Can you get high snorting Suboxone?
Suboxone absorption in the body
Suboxone doesn’t get absorbed in an acidic environment. If it’s swallowed, very little is absorbed into the bloodstream, because the stomach is usually very acidic. But the mouth has a neutral pH, unless certain beverages or medications are consumed. Coffee, tea, Goody Powders and other substances make the mouth more acidic. Because of this, patients prescribed Suboxone are asked to avoid these substances for at least twenty minutes before they take their Suboxone dose. And this is why patients are asked to allow Suboxone to be dissolved under the tongue rather than swallowed or chewed.
Can I get high if I snort Suboxone
The answer is no. And yes.
This is because Suboxone is designed to be dissolved under the tongue. Snorting Suboxone may result in some systemic absorption of the medication, though the mucosa of the nasal mucosa tends to be slightly acidic in most people, and so more of the dose may be inactivated than when dissolved under the tongue.
Plus, patients on a stable dose of Suboxone will not get high if, for some reason, they decide to snort it. Their opioid receptors are occupied with medication from previous day, assuming they haven’t missed any doses.
But if an addict who is “opioid naive” (not used to taking opioids) snorts a Suboxone pill, they may feel high. In fact, it’s even possible to overdose on Suboxone if the person isn’t used to taking opioids. But the same would be true if that same person used the pill sublingually, too. In fact, if anything, a person abusing opioids for the first time would feel more of a medication effect from using the pill sublingually than from snorting it.
So why do some addicts say they snort Suboxone to get high?

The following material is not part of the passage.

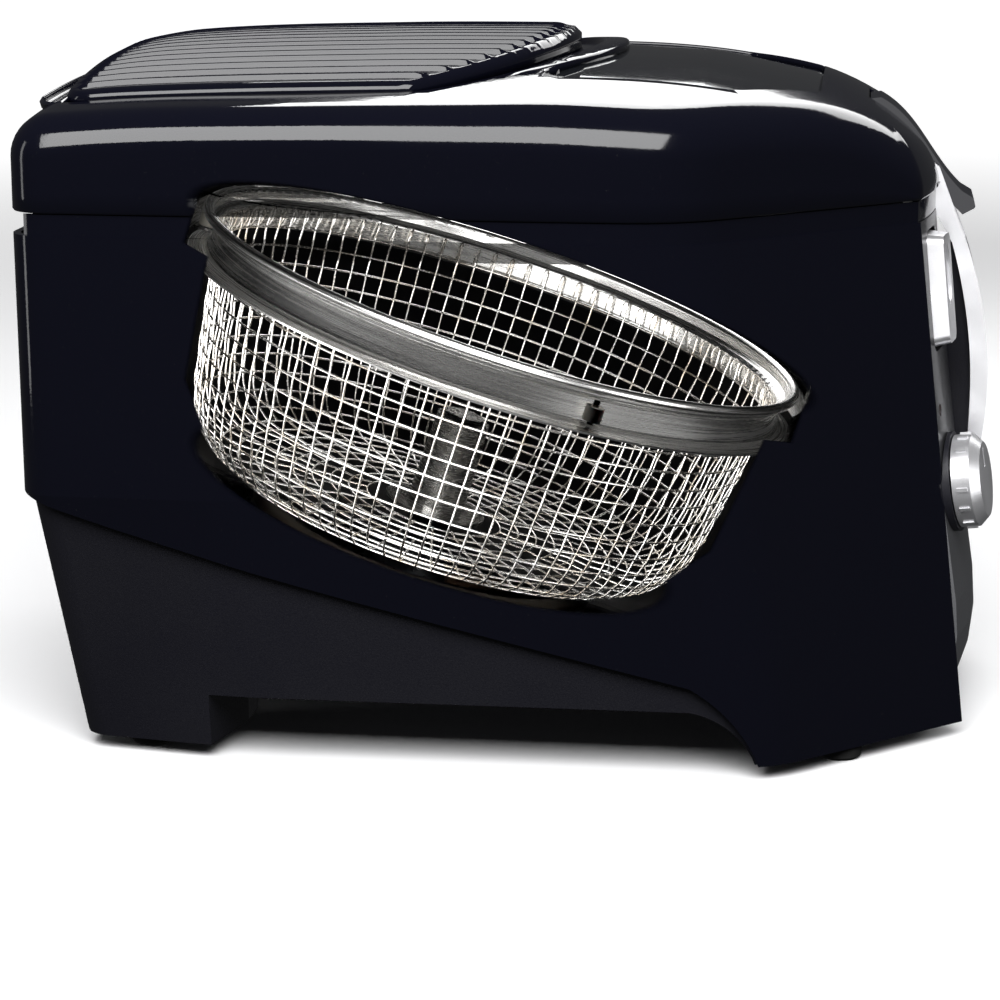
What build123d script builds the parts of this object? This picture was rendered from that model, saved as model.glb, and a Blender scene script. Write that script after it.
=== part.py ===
"""Deep fryer with a tilted basket that a motor turns through the oil.

Millimetres. +Z is up, the front faces -Y, and the origin is on the floor at the middle of the
footprint. The basket, its carrier and the bowl share one tilted axis, high at the rear and low
at the front, so their profiles are drawn as (radius, height along that axis).
"""

import math
import os

from build123d import *

os.makedirs("parts", exist_ok=True)

# ---- Driving dimensions -------------------------------------------------------------------
FOOT_HEIGHT = 6.0  # rubber feet lift the casing this far
SEAM_Z = 217.0  # top edge of the casing
FRAME_TOP = 225.5  # top of the rim frame
LID_Z = 226.0  # lower edge of the lid
LID_LIMIT = 300.0  # above every part of the lid
WALL = 3.0  # moulded casing wall
LID_WALL = 2.6
GAP = 0.4  # fitting gap between fixed mouldings

# Plan outline, left half: corner points, the radius at each inner corner, and the nose of the
# front arc. The casing is lofted from FOOT_PLAN over WAIST_PLAN up to TOP_PLAN.
CREASE_X = 70.0  # side wall and front panel meet at this half width
TOP_PLAN = {
    "z": SEAM_Z,
    "corners": [(0, 196), (-154, 196), (-155, 110), (-155, -68), (-CREASE_X, -163)],
    "radii": (16, 400, 60),
    "nose": -172,
}
WAIST_PLAN = {
    "z": 112,
    "corners": [(0, 195.5), (-153, 195.5), (-154, 110), (-151, -87), (-CREASE_X, -175)],
    "radii": (16, 400, 56),
    "nose": -183.5,
}
FOOT_PLAN = {
    "z": FOOT_HEIGHT,
    "corners": [(0, 180), (-134, 180), (-146, 110), (-146, -106), (-CREASE_X, -187)],
    "radii": (16, 300, 50),
    "nose": -195,
}

# Front panel: height and the forward reach of its centre line at that height.
PANEL_LINE = [(12, -184), (20, -188), (30, -191.2), (43, -192.6), (58, -191.6), (76, -188.8), (98, -185.4),
              (122, -182), (150, -178.4), (182, -174.6), (216.6, -171)]
PANEL_BULGE = 9.0  # how far the panel's middle stands forward of its sides
CHANNEL_HALF = 21.5  # recess that the folded handle lies in
CHANNEL_Z = 92.0
CHANNEL_DEPTH = 9.0

# Crown of the lid: how far back, and the heights of its middle and its sides there.
CROWN_LINE = [(215, 269, 259), (150, 273, 265), (80, 275.5, 267), (20, 280.5, 267), (-25, 284, 266.5),
              (-75, 281.5, 263), (-118, 273, 255), (-140, 264, 247), (-158, 251, 237), (-180, 226, 214)]
CROWN_HALF = 155.0
COLLAR = 10.0  # width of the shallow recess round the filter cover
RECESS = 3.0

# Sweep line between the gloss casing and the matt base, in (y, z).
SWEEP_LINE = [(212, 118), (120, 88), (0, 57), (-76, 39)]
SWEEP_TOE = (-104, FOOT_HEIGHT)
UNDERSIDE_Z = 28.0
TRAY_FLOOR = 3.0
TRAY_INSET = 2.4
LEG_INNER_X = 86.0
FEET = [(118, 150), (104, -136)]
FOOT_RADIUS = 9.0

# Tilted axis of the bowl, carrier and basket.
TILT = 18.0
AXIS_Y = 22.0
RING_Z = 155.0  # height of the axis at the underside of the basket rim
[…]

Many opioid addicts are accustomed to getting high from snorting opioid pain pills. Addicts commonly snort OxyContin, Dilaudid, Opana, and even heroin. These addicts have a conditioned response: snort pill, feel high. Their brains become programmed to associate snorting pills with getting high, much like Pavlov’s dogs became accustomed to getting food when Pavlov rang a bell, and began salivating at the ringing of the bell. In the addict’s case, the act of grinding and snorting a pill gives them a high, even if the pill doesn’t contain drugs.
Addicts using needles to inject drugs often describe getting high from the sight and feel of needles and syringes because of the intense association of paraphernalia with euphoria. PET scans show these addicts, brain do actually release dopamine, the pleasure chemical of the brain, when shown pictures of needles and syringes.
This demonstrates another reason why addictions are so difficult to change. Objects, people, and even places may strongly remind a newly recovering addict of drug use, and can be powerful triggers for a relapse.
The danger of snorting Suboxone
Snorting drugs not meant to be snorted also damages fragile tissues of the nasal passages. Many addicts who regularly snort pills have recurrent and severe sinus infections, and can even have permanent tissue damage.
Anyone snorting Suboxone is not in recovery. He/she is in active addiction.